Никаких костров мы, естественно, зажигать не могли, а продукты тем временем кончились. Совершенно.
Тут я вспомнил фильм «Март-апрель», снятый по повести Вадима Кожевникова – известного «специалиста» по разведке и контрразведке. Его «Щит и меч» достаточно хорошо известен.
В этом фильме герои-десантники, оставшись, как и мы, без продуктов, с удовольствием ели отваренную березовую кору. Берез вокруг было достаточно, и мы заготовили кору по рецепту Кожевникова, то есть ободрали верхний слой бересты, а розовый кадий стали варить. Варили в консервной банке от американской тушенки. Дым от костерка развеивали плащ-палатками, чтобы он не поднимался столбом и не выдал нас. Так как сухарей у нас тоже не было, мы надеялись, что эта питательная масса утолит наш голод и, хотя бы в какой-то степени, восстановит силы. Семь раз мы, меняя воду, кипятили одну и ту же порцию коры, но все равно разжевать и проглотить ее было совершенно невозможно.
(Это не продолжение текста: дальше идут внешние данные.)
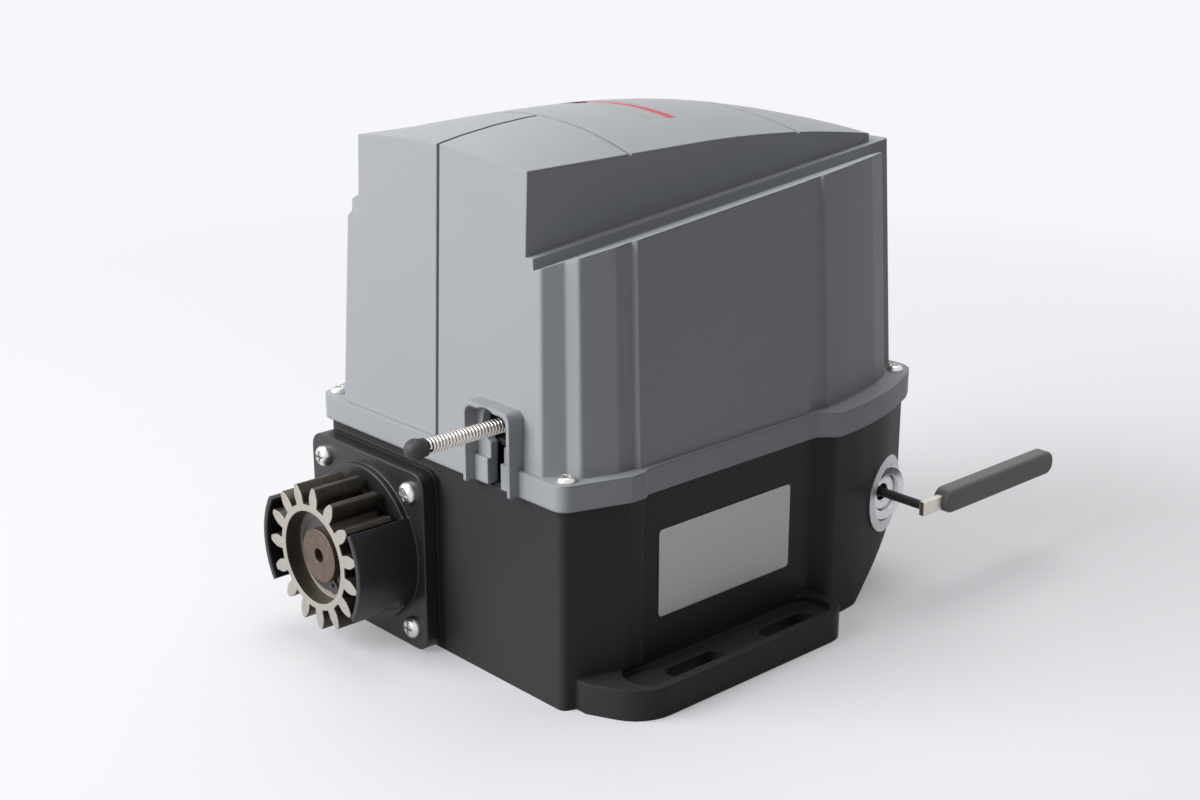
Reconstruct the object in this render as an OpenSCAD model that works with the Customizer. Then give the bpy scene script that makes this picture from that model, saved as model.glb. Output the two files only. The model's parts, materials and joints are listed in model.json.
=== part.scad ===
/* [Base casting] */
// Height of the base casting up to the seal
base_h = 90.5; // [85:0.5:100]
// Depth of the base from the gate side to the rear
base_depth = 232; // [225:1:245]
// Half width of the gate-side face
front_x = 82; // [80:0.5:84]
// Half width where the front pillars flare out
flare_x = 92.3; // [91:0.1:94]
// Half width at the flat name panels
panel_x = 90; // [88:0.5:91]
// Half width of the bumps behind the panels
bump_x = 97; // [95:0.5:99]
// Half width at the rear corners
tail_x = 80.5; // [78:0.5:84]
// Pitch of the sloped underside at the rear, in degrees
tail_pitch = 39.5; // [36:0.5:43]
// Wall of the casting round the rear well
cast_wall = 6; // [5:0.5:8]

/* [Feet] */
// Half width over the two feet
foot_x = 115; // [112:0.5:120]
// Thickness of a foot
foot_h = 14; // [10:1:18]
// Half distance between the two rows of slots
slot_x = 102.5; // [101:0.5:105]
// Distance between the two slots of one foot
slot_pitch = 58; // [50:1:64]
// Width of a fixing slot
slot_w = 9.5; // [8:0.5:11]
// Length of a fixing slot, end to end
slot_l = 33; // [20:1:40]

/* [Cover] */
// Height of the cover's bottom flange
rim_h = 11.5; // [9:0.5:14]
// Reach of the flange past the base
rim_reach = 2.6; // [1.5:0.1:3]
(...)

Голод не тетка. Как-то мы нашли один-единственный гриб, неизвестно какой породы, честно разрезали его на шесть частей и съели сырым. В другой раз мы вышли на поляну, где было полно морошки. Это была необыкновенная удача. Мы досыта наелись, набрали в запас полные вывернутые пилотки ягод и некоторое время были счастливы. Вплоть до того момента, когда у всех случился чудовищный запор. Нас всех «заклинило» до такой степени, что Ибрагим, например, выковыривал из анального отверстия свои скудные какашки пальцами, а мы тужились до изнеможения, и у меня, в частности, даже образовались трещины и шла кровь. Кстати, именно в эти дни я впервые почувствовал боли в подреберье, не придавая, впрочем, этому никакого значения. Я думал, что боли связаны с голодом и с тем обстоятельством, что мы спали на земле, подстелив только плащ-палатки: четыре – снизу, одна – сверху и еще одна – у часового. Жестко.